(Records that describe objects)
════════════════

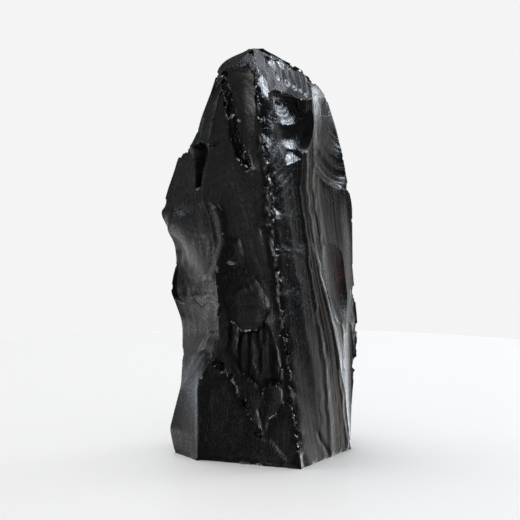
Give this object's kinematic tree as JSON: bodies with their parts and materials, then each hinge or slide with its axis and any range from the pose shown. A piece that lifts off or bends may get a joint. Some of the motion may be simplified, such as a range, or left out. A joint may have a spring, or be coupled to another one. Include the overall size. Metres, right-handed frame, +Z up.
{
  "type": "raw obsidian block",
  "caption": "Tall raw block of black obsidian with conchoidal flake scars, sharp ridges and a flat base to stand on.",
  "frame": {"origin": "centre of the bounding box's bottom face, on the surface the block stands on", "axes": "+Z up along the block's long direction; +X to the right and -Y to the front, where the long upright ridge faces"},
  "size_m": [0.0964, 0.0738, 0.198],
  "materials": {
    "obsidian": "opaque black volcanic glass, glossy on fresh conchoidal breaks, with fine hackle lines and crushed grey edges"
  },
  "bodies": {
    "root": {"obsidian_block": "obsidian"}
  },
  "joints": []
}
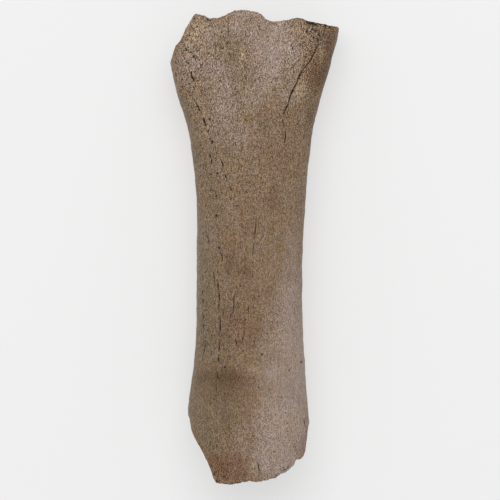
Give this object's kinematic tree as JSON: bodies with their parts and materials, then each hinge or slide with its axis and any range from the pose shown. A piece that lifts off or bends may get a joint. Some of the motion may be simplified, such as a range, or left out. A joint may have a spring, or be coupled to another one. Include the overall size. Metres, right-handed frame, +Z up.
{
  "type": "fossil mammoth femur",
  "caption": "Fossil mammoth thigh bone shaft with broken, spongy ends, lying on its back.",
  "frame": {"origin": "on the ground under the middle of the bone's box, as it lies on its back", "axes": "+Y along the shaft to the hip end, +Z up out of the bone's front, +X to its inner (medial) side"},
  "size_m": [0.1894, 0.5348, 0.1118],
  "materials": {
    "fossil_bone": "dull, porous, mineral stained"
  },
  "bodies": {
    "root": {"femur": "fossil_bone"}
  },
  "joints": []
}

════════════════

Return the listing above in its exact form.

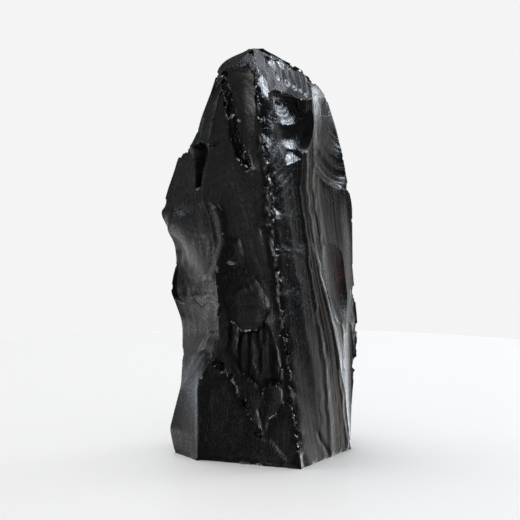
Give this object's kinematic tree as JSON: bodies with their parts and materials, then each hinge or slide with its axis and any range from the pose shown. A piece that lifts off or bends may get a joint. Some of the motion may be simplified, such as a range, or left out. A joint may have a spring, or be coupled to another one. Include the overall size. Metres, right-handed frame, +Z up.
{
  "type": "raw obsidian block",
  "caption": "Tall raw block of black obsidian with conchoidal flake scars, sharp ridges and a flat base to stand on.",
  "frame": {"origin": "centre of the bounding box's bottom face, on the surface the block stands on", "axes": "+Z up along the block's long direction; +X to the right and -Y to the front, where the long upright ridge faces"},
  "size_m": [0.0964, 0.0738, 0.198],
  "materials": {
    "obsidian": "opaque black volcanic glass, glossy on fresh conchoidal breaks, with fine hackle lines and crushed grey edges"
  },
  "bodies": {
    "root": {"obsidian_block": "obsidian"}
  },
  "joints": []
}
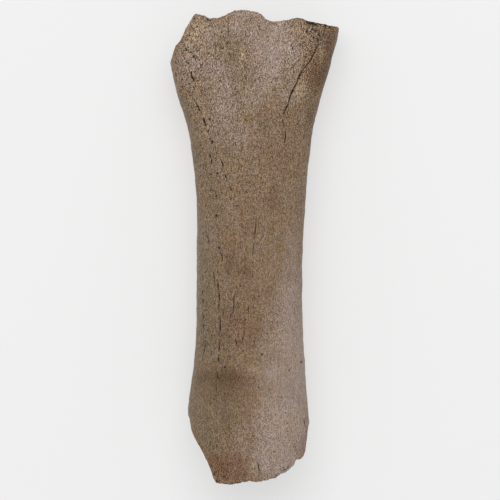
Give this object's kinematic tree as JSON: bodies with their parts and materials, then each hinge or slide with its axis and any range from the pose shown. A piece that lifts off or bends may get a joint. Some of the motion may be simplified, such as a range, or left out. A joint may have a spring, or be coupled to another one. Include the overall size. Metres, right-handed frame, +Z up.
{
  "type": "fossil mammoth femur",
  "caption": "Fossil mammoth thigh bone shaft with broken, spongy ends, lying on its back.",
  "frame": {"origin": "on the ground under the middle of the bone's box, as it lies on its back", "axes": "+Y along the shaft to the hip end, +Z up out of the bone's front, +X to its inner (medial) side"},
  "size_m": [0.1894, 0.5348, 0.1118],
  "materials": {
    "fossil_bone": "dull, porous, mineral stained"
  },
  "bodies": {
    "root": {"femur": "fossil_bone"}
  },
  "joints": []
}